For market risk capital calculation purposes, ES is to be calculated at 97.5th percentile for each trading desk. Appropriate liquidity horizon is to be used for scaling up an ES from the base horizon of 10 days.

#### Liquidity Horizon

There are five liquidity horizons for the risk factors across all the asset classes, which are summarised in a table below:

 j LHj Risk Factor Categories 1 10 Interest Rate: USD, EUR, GBP, AUD, JPY, SEK, CAD and Bank’s domestic currency Equity: Price (Large Cap) FX: Rate for specified pairs 2 20 Interest Rate: currencies not covered above Credit Spread: Sovereign (IG) Equity: Price (Small Cap), Volatility (Large Cap) FX: Rate for unspecified pairs Commodities: Energy & Carbon Emissions Trading Price, Precious Metals and Base Metals Prices 3 40 Credit Spread: Sovereign (HY), Corporate (IG) FX: Volatility, Other Risk Factors (like correlations) 4 60 Interest Rate: Volatility, Other Risk Factors (like correlations) Credit Spread: Corporate (HY) Equity: Volatility (Small Cap), Other Risk Factors (like correlations) Commodity: Other Commodity Prices, Volatility (Energy & Carbon Emissions, Precious Metals and Base Metals) 5 120 Credit Spread: Volatility, Other Risk Factors (like correlations) Commodities: Volatility (Other Commodities)

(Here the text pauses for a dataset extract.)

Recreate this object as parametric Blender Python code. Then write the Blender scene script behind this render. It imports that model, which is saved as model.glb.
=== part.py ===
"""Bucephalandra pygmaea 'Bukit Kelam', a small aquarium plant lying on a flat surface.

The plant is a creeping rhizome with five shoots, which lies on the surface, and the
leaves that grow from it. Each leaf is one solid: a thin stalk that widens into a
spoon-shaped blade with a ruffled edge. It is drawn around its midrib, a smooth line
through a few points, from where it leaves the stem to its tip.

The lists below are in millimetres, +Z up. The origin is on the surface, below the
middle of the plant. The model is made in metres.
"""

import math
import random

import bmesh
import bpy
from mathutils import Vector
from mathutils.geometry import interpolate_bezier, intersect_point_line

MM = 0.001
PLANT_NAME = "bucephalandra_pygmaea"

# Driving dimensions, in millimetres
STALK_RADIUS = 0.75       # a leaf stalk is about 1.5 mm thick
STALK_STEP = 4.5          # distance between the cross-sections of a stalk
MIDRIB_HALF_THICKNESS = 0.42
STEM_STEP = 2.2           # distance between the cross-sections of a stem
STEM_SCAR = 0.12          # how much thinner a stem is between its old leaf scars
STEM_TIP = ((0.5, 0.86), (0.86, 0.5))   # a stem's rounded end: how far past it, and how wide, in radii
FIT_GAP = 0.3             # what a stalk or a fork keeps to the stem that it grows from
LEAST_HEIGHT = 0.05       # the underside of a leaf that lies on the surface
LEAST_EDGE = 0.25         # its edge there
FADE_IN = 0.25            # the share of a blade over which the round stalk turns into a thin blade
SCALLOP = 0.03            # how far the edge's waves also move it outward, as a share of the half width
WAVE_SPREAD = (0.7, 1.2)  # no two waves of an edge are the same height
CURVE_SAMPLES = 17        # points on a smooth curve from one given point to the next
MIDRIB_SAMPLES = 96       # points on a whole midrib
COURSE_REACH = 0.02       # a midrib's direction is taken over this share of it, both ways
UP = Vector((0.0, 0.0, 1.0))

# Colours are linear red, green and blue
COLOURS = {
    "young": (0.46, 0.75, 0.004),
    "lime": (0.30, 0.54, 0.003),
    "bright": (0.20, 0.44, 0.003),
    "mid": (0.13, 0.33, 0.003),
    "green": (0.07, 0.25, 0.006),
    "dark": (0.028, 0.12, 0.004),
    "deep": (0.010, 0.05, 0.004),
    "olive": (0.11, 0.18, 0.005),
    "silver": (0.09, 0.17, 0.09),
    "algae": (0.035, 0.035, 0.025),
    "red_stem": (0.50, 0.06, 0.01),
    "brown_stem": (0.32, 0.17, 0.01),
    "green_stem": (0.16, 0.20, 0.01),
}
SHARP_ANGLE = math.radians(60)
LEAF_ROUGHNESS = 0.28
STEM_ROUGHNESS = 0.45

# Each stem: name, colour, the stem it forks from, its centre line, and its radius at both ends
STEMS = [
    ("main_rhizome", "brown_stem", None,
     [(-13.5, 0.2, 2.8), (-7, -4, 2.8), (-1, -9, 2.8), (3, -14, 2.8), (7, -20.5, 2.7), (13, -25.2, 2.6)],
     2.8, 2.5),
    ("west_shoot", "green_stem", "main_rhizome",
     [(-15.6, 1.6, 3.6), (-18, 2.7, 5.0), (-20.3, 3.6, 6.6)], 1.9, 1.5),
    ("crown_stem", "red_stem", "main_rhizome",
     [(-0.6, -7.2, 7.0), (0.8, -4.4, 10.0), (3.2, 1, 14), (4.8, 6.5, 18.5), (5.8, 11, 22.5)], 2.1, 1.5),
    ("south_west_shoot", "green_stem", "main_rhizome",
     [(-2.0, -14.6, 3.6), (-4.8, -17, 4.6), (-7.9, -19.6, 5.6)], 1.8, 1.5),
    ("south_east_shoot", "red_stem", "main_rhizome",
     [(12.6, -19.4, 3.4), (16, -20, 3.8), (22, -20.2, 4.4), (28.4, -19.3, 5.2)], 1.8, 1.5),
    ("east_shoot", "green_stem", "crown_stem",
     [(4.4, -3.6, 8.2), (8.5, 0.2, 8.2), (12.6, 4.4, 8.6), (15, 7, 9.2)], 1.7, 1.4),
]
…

Expected Shortfall can not be scaled up from the horizon shorter than the base horizon.

Following formula is used for calculating liquidity horizon adjusted ES:

$\sqrt{(ES_T(P))^2 + \sum_{j \geq 2}[ES_T(P,j)\sqrt{\frac{(LH_j - LH_{j-1})}{T}}]^2}$ $- Eq. 1$

In this equation:

• T is set at 10 days as a base horizon;
• $ES_T(P)$ is the expected shortfall of a portfolio at the base horizon (i.e. 10 days) which is calculated by shocking all the risk factors of each position. For example, in case of a portfolio of EUR/USD FX Options all the positions will be exposed to EUR/USD spot, EUR/USD FX volatility surface, EUR and USD Interest Rate Curves. All of these risk factors will have to be shocked to calculate this parameter. In this example we assume the domestic currency of the portfolio is either EUR or USD.
• $ES_T(P,j)$ is the expected shortfall of a portfolio P at the base horizon T (i.e. 10 days) by shocking only those risk factors of each position whose liquidity horizon is j (as per the table above) and keeping other risk factors constant.

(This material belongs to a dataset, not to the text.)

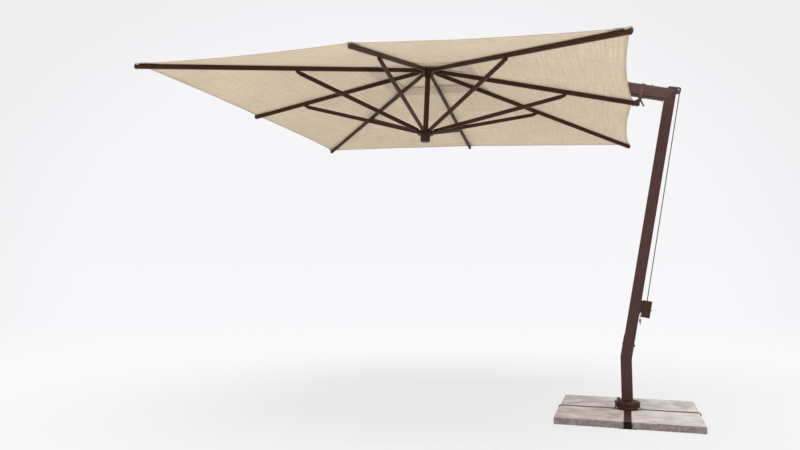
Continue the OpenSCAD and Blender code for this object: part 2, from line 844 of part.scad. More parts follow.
// Upright tongue on top of the tip of rib 1, and a grub screw below it
module strap_tongue(end) {
  // [x from the rib's end, height above the rib's top]
  outline = [[-34, 0.1], [18, 1.2], [22, 20], [23, 31], [20, 33], [2, 33], [-4, 20]];
  rib_top = [end, rib_h / 2];
  color(bronze) difference() {
    side_plate(13, [for (point = outline) rib_top + point]);
    y_rod(4, 60, rib_top + [11, 22]);
  }
  color(dark) translate([end - 30, 0, -rib_h / 2 - 8]) cylinder(r = 3, h = 7.8);
}

module rib_fittings(k) {
  rib_frame(k) {
    forged_end(rib_start, rib_h, rib_w, slope = [8, 22], plug_len = 55, plug_play = 3.8,
      plug_r = 2.4, hole_r = 3.05);
    color(zinc) y_rod(3, 32);
    tip_cap(rib_end(k));
    strut_saddle(joint_along(k));
    if (k == 1) strap_tongue(rib_end(k));
  }
}

// Outer end of a strut with its eye and its plug
module strut_tip(length) {
  top = strut_h / 2;
  neck = strut_end_h / 2;
  // Upper half of the outline, as [distance back from the pin, z]
  upper = [[29.9, top - 0.1], [26, top - 0.6], [15, neck], [8, neck], [8, 9], [0, 9]];
  color(dark) difference() {
    union() {
      y_rod(9, strut_end_w, [length, 0]);
      side_plate(strut_end_w, concat(
        [for (point = upper) [length - point[0], point[1]]],
        [for (i = [len(upper) - 1 : -1 : 0]) [length - upper[i][0], -upper[i][1]]]));
      bar(length - 62, length - 29, strut_h - 3.6, strut_w - 3.6, 2);
    }
    y_rod(3.06, 60, [length, 0]);
  }
}

module strut(k) {
  length = strut_len(k);
  strut_frame(k) {
    forged_end(strut_start, strut_h, strut_w, slope = [6, 14], plug_len = 40, plug_play = 3.6,
      plug_r = 2, hole_r = 3.04);
    color(zinc) y_rod(3, 30);
    color(bronze) facing_x(strut_start) linear_extrude(length - strut_start - 30)
      rounded_tube(strut_h, strut_w, 3.5, 1.5);
    strut_tip(length);
  }
}

// ---------- fabric ----------
cloth_t = 3;
cloth_gap = 3; // between the ribs and the cloth

// Heights of the cloth's underside on the axis, at an edge's middle and at a corner
cloth_peak = rib_h / 2 / cos(mid_angle) + cloth_gap + pivot_r * tan(mid_angle);
cloth_mid = cloth_peak - half * tan(mid_angle);
cloth_corner = rib_h / 2 / cos(corner_angle) + cloth_gap - corner_run * tan(corner_angle);

// Height of the underside at plan position [x, y], flat between neighbouring ribs
function cloth_z(point) =
  let (x = max(abs(point[0]), abs(point[1])), y = min(abs(point[0]), abs(point[1])))
  cloth_peak + (x - y) / half * (cloth_mid - cloth_peak)
    + y / half * (cloth_corner - cloth_peak);

// Point i of 64 around a square, 16 to a side, counter-clockwise from its +X -Y corner
function square_point(size, i) =
  let (side = floor(i / 16), along = -size + 2 * size * (i % 16) / 16)
  [[size, along], [-along, size], [-size, -along], [along, -size]][side];

// The same point with the edge bowed inwards between ribs, 8 points apart
function bowed_point(size, depth, i) =
  let (t = (i % 8) / 8, inward = [[-1, 0], [0, -1], [1, 0], [0, 1]][floor(i / 16)])
  square_point(size, i) + inward * depth * 4 * t * (1 - t);

// Square sheet with a hole; sizes are half sides, or the radius of a round hole
module sheet(hole, size, bow, lift, round_hole) {
  n = 64;
  inner = [for (i = [0 : n - 1])
    let (p = square_point(hole, i), q = round_hole ? p / norm(p) * hole : p)
    [q[0], q[1], cloth_z(q) + lift]];
  outer = [for (i = [0 : n - 1])
    let (p = bowed_point(size, bow, i)) [p[0], p[1], cloth_z(p) + lift]];
  lower = concat(inner, outer);
  upper = [for (p = lower) p + [0, 0, cloth_t]];
  // Per step around: underside, top, outer edge, inner edge
  faces = [for (i = [0 : n - 1]) let (j = (i + 1) % n) each [
    [i, n + j, n + i], [i, j, n + j],
    [2 * n + i, 3 * n + i, 3 * n + j], [2 * n + i, 3 * n + j, 2 * n + j],
    [n + i, 3 * n + j, 3 * n + i], [n + i, n + j, 3 * n + j],
    [i, 2 * n + i, 2 * n + j], [i, 2 * n + j, j]]];
  polyhedron(points = concat(lower, upper), faces = faces);
}

module canopy() {
  color(linen) hub_frame()
    sheet(hole = 340, size = half - 2, bow = edge_bow, lift = 0, round_hole = false);
}

module vent_cap() {
  color(linen) hub_frame() sheet(hole = 40, size = 478, bow = 8, lift = 11, round_hole = true);
}

base_cross();
slabs();
cross_end_caps();
swivel_base();
flange_bolts();
swivel_bush();
swivel_cover();
lock_knob();
lower_post();
mast();
mast_insert();
mast_plate();
mast_bolts();
corner_insert();
corner_cap();
corner_pulley();
arm();
arm_rail();
arm_knob();
hub_bracket();
pivot_pins();
winch_housing();
winch_back_plate();
winch_screws();
winch_bushes();
winch_drum();
winch_shaft();
lift_rope();
rope_toggle();
tie_strap();
upper_hub();
canopy();
vent_cap();
hub_tube();
lower_hub();
lower_hub_cup();
rib(1);  // rib_1
rib(2);  // rib_2
rib(3);  // rib_3
rib(4);  // rib_4
rib(5);  // rib_5
rib(6);  // rib_6
rib(7);  // rib_7
rib(8);  // rib_8
rib_fittings(1);  // rib_fittings_1
rib_fittings(2);  // rib_fittings_2
rib_fittings(3);  // rib_fittings_3
rib_fittings(4);  // rib_fittings_4
rib_fittings(5);  // rib_fittings_5
rib_fittings(6);  // rib_fittings_6
rib_fittings(7);  // rib_fittings_7
rib_fittings(8);  // rib_fittings_8
strut(1);  // strut_1
strut(2);  // strut_2
strut(3);  // strut_3
strut(4);  // strut_4
strut(5);  // strut_5
strut(6);  // strut_6
strut(7);  // strut_7
strut(8);  // strut_8
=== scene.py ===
"""Cantilever parasol with a square canopy, in metres, +Z up.

The base stands on z = 0 with four concrete slabs. The mast leans towards +X, and the boom
runs from its top towards -X and upwards, to the hub of the canopy. Ribs are numbered 1 to 8
anticlockwise from +X: odd ones reach the middles of the canopy's edges, even ones its corners.
The CAD pieces get materials; cloth, slabs, cords and straps are built here.
"""

import math
from collections import namedtuple

import bmesh
import bpy
from mathutils import Matrix, Vector, noise


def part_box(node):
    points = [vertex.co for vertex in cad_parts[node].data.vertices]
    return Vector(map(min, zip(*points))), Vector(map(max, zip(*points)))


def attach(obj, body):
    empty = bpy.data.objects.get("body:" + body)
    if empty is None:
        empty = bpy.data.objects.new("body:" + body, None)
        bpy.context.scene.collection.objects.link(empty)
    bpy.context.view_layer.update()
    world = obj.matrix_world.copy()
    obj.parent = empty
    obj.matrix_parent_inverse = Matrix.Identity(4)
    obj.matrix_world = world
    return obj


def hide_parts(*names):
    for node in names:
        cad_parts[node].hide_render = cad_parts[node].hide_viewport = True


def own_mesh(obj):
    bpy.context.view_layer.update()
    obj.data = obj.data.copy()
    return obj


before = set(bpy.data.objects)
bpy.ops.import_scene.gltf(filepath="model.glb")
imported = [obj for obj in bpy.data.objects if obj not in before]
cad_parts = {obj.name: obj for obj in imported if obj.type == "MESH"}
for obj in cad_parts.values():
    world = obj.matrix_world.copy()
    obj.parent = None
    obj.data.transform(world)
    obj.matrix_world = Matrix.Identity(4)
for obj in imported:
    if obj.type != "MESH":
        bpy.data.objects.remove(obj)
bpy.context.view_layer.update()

# ---------------------------------------------------------------- driving dimensions
RIB_HALF = 1.75          # half side of the rib frame, in plan
PIVOT_R = 0.058          # rib pivots from the hub's axis
MIDDLE_SLOPE = 0.361 / (RIB_HALF - PIVOT_R)
CORNER_SLOPE = 0.393 / (RIB_HALF * math.sqrt(2) - PIVOT_R)

CLOTH_TOP = 0.03378      # height of the cloth over the hub plane: at the axis,
CLOTH_MIDDLE = -0.33959  # at the end of a middle rib,
CLOTH_CORNER = -0.37176  # and at the end of a corner rib
VENT_HALF = 0.340        # half side of the square vent opening
CAP_HOLE_R = 0.062       # round hole in the middle of the vent cap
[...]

Let us take an example of an FX portfolio. From the table above we can see that FX risk factors in general will be subject to the liquidity horizons of 10 days, 20 days or 40 days. Eq. 1 will operate like this:-

1. $ES_{10}^{10,20,40}$ is calculated by shocking all the risk factors which have liquidity horizon of 10 days, 20 days or 40 days;
2. $ES_{10}^{20,40}$ is calculated by shocking all the risk factors which have liquidity horizon of 20 days or 40 days;
3. $ES_{10}^{40}$ is calculated by shocking all the risk factors which have liquidity horizon of 40 days. As there are no FX risk factors whose liquidity horizon is more than 40 days, ES will not be calculated for rest of the liquidity horizons.

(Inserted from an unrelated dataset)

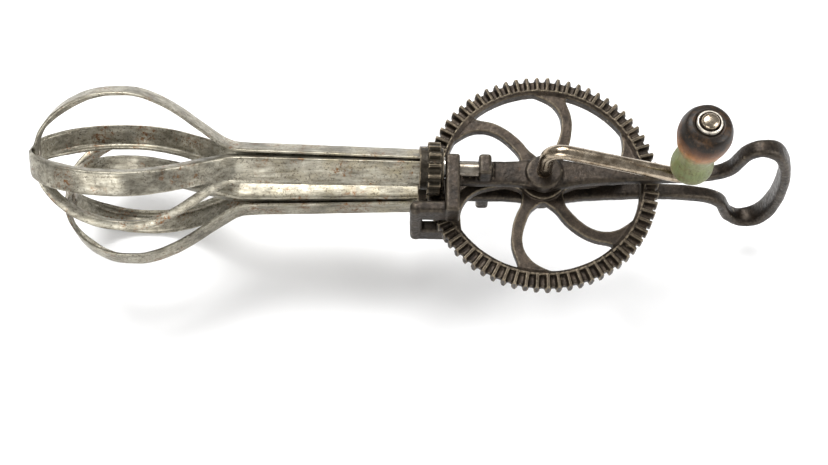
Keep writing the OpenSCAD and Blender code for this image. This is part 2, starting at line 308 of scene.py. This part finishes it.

Based on this, Eq. 1 for the FX portfolio can be written as

$ES_{FX} = \sqrt{(ES_{10}^{10,20,40})^2 + (ES_{10}^{20,40})^2.\frac{20-10}{10} + (ES_{10}^{40})^2.\frac{40-20}{10}}$

$ES_{FX} = \sqrt{(ES_{10}^{10,20,40})^2 + 1.(ES_{10}^{20,40})^2 + 2.(ES_{10}^{40})^2}$$- Eq. 2$

Clearly in the above equation, interest rate risk factors have not been considered which appear in the calculation of forward rates and discounting. Assuming all the risk factors are from the longest liquidity horizon, total expected shortfall ES scales up from the 10 day ES as per following scaling factors:

 j LHj Scaling Factor 1 10 1.00 2 20 1.41 3 40 2.00 4 60 2.45 5 120 3.46

Recall Eq. 6 from my previous post (Nuts & Bolts of FRTB – Internal Model),

$IMCC = 0.5*(ES_{Diversified} + ES_{GIRR} + ES_{CS} +ES_{Equity}+ ES_{FX} + ES_{Commodity})$ $- Eq. 6$

In the above equation, all the components are calculated individually using Eq. 1.

### Number of Expected Shortfalls

As can be seen above, there are a number of nested expected shortfall calculations to be performed for calculating a capital number. But realistically how many such calculations are required? Assuming a bank’s trading portfolio is exposed to all the risk factors following ES calculations will be required:

• 5 for ESDiversified,one for each liquidity horizon;
• 3 each for ESGIRR, ESFX, ESEquity and ESCommodity, totalling to 12;
• 4 for ESCS;

The above totals to 21 expected shortfall calculations. However, these are to be calculated on a full set for current period ESF,C, reduced set for the current period ESR,C and reduced set for the stressed period ESR,S. So these 21 expected shortfall calculations are tripled to 63. This highlights the computational demands of the market risk capital calculation method under FRTB.